Dear Stan,
I came across John Marty's name by chance in the digital Hungarian press archive. Several articles first appeared in 1912 with his sensational story as the Vice Governor of Ceylon. He spent his holidays in Budapest, where he met a typewriter girl from a poor family by chance in a pharmacy. The wealthy and gentlemanly Englishman, 42, fell in love with the beautiful young girl (her name was Margit Hermanski or Hermanszky) at first sight and proposed a week later.
The girl's family requested information from the Austro-Hungarian Monarchy's embassy in London, which wrote this about the man:
"Y. C. K. Murty is at present chief official in the island of Ceylon, East province. He has an annual salary of thirty-six thousand crowns, besides a large landed estate, so that his annual income may be estimated at one hundred thousand crowns. He is extremely popular in Ceylon, and his beautiful palace vans was last year the guest the Crown Prince of Germany. Murty, who is a passionate elephant hunter, comes from a prominent Irish family, and is a welcome guest in high society on his visits to Europe."
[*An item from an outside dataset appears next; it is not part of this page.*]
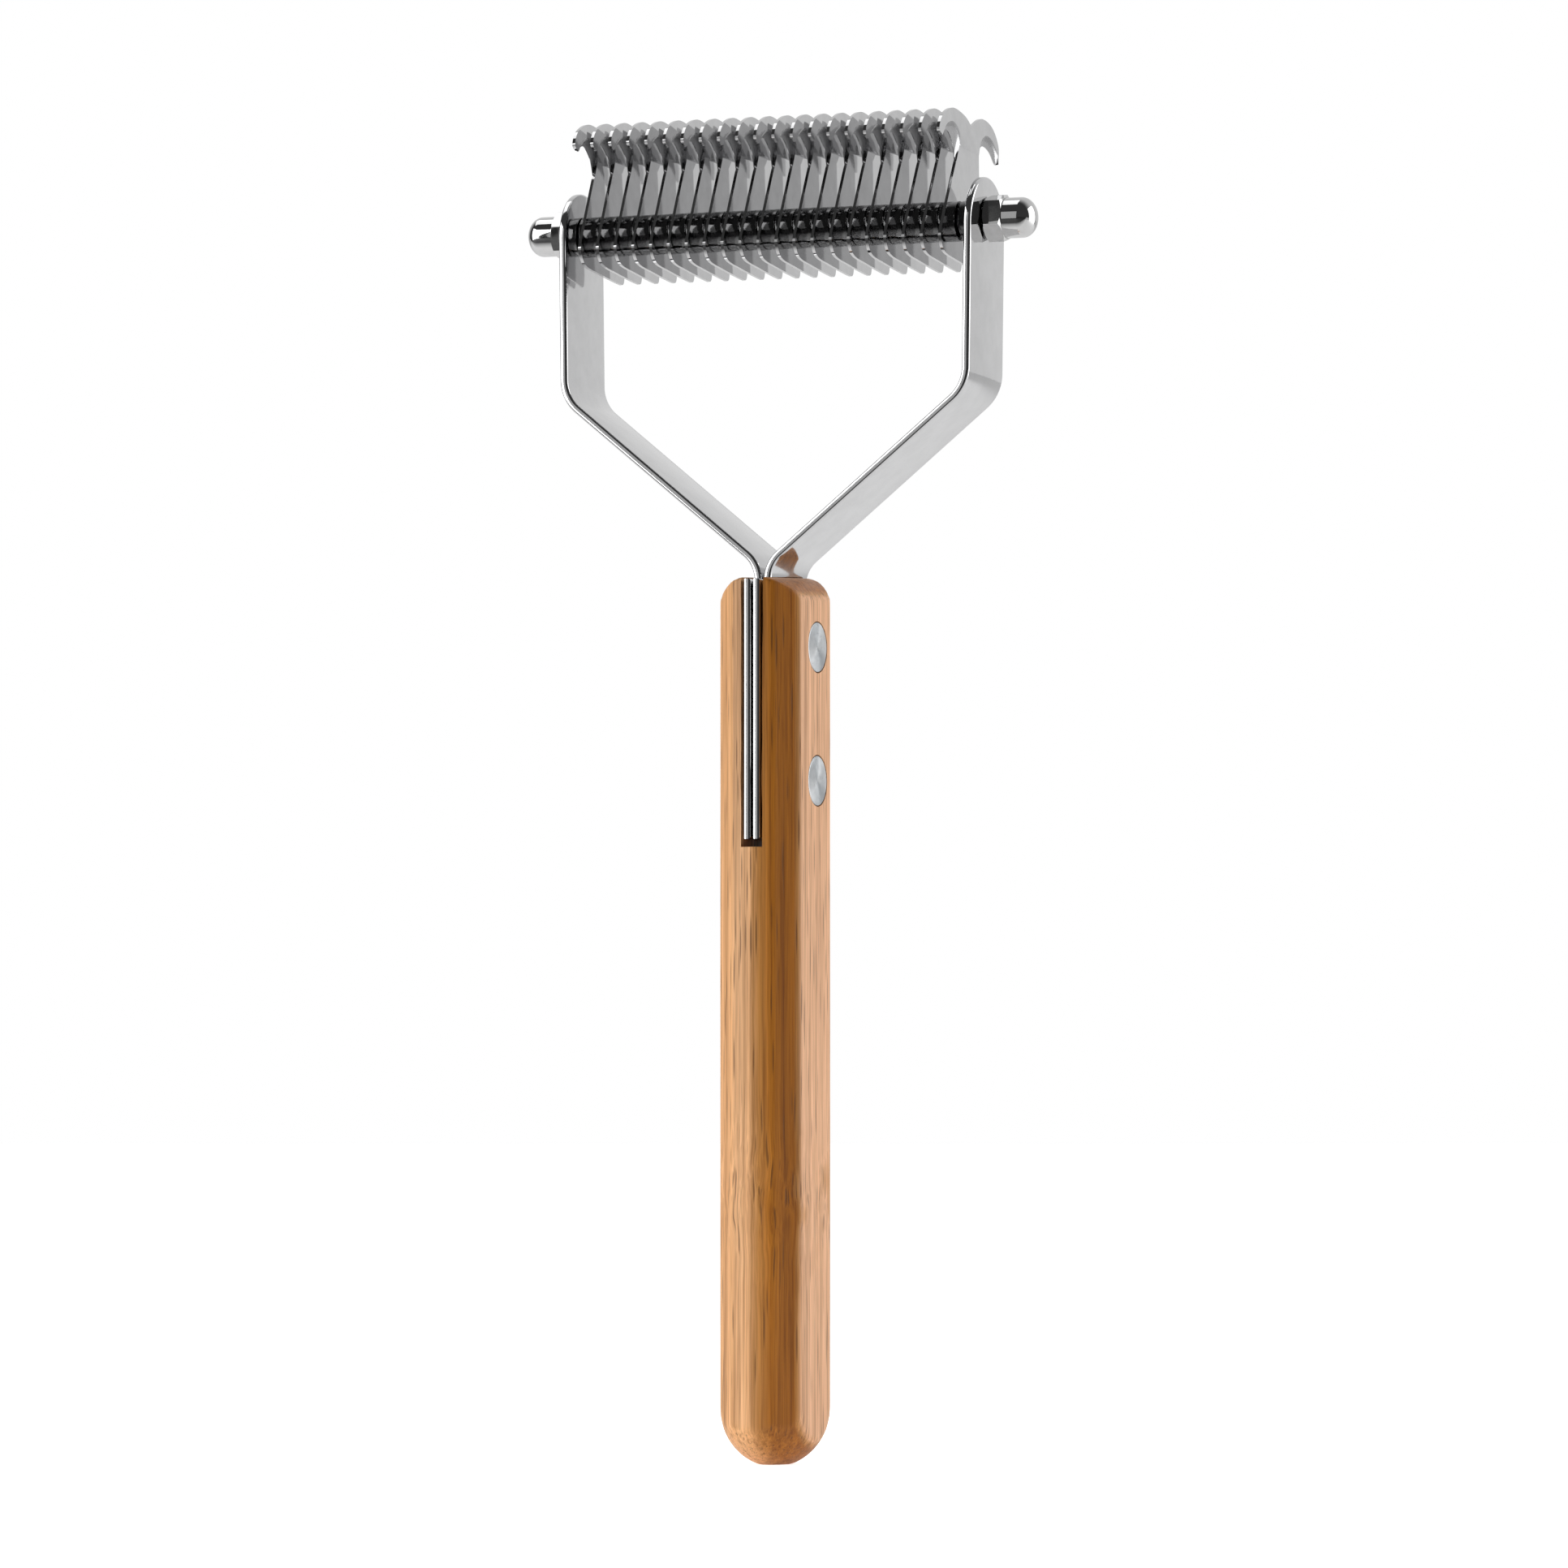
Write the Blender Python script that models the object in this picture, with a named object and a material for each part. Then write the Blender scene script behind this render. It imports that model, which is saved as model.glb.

The girl's family agreed to the marriage and the wedding took place on 16 June 1912 in St. Elisabeth's Church in Budapest. After the wedding, the couple travelled to London and returned to Ceylon at the end of the husband's holiday.
Two years later, in April 1914, a new article about the couple was published in a Hungarian newspaper when they were visiting Budapest. In the interview, the Hungarian wife told of a happy married life, a lively social life and idyllic circumstances. The only dark shadow of the past two years was the birth of a son in Ceylon, who died in babyhood.
The rest of the story was written in 1930 by a Hungarian newspaper. In the early summer of 1914, the couple travelled on from Budapest to London. In July, world war broke out, and communication between the enemy countries became very difficult. It was not until 1925 that the Hermanski family was able to get information about their daughter. According to the article, "the couple left England for Ceylon by boat in mid-August 1914. On the boat, the vice-governor got pneumonia and died. When they lowered her body into the sea, the woman tried to jump into the water after her. ... They tried unsuccessfully to console her. She became withdrawn and melancholy. And before the ship reached Ceylon, she went mad. They never got her off the ship. Under the care of a doctor, she was taken back to England, where her husband's family placed her in a private psychiatric hospital in Salysbury."
She was still living there in 1930, at the time this article was published, and since 1925 the family had received regular letters from the hospital informing them of her condition.
The record of the Colombo hospital about Marty's death in October 1914 can be explained in two ways:
1. The journalist was wrong, the chief official didn't die during the journey, but after his arrival at the hospital.
2. He really died on the ship, was buried in the ocean and the death was administered afterwards.
I hope you found this informations interesting.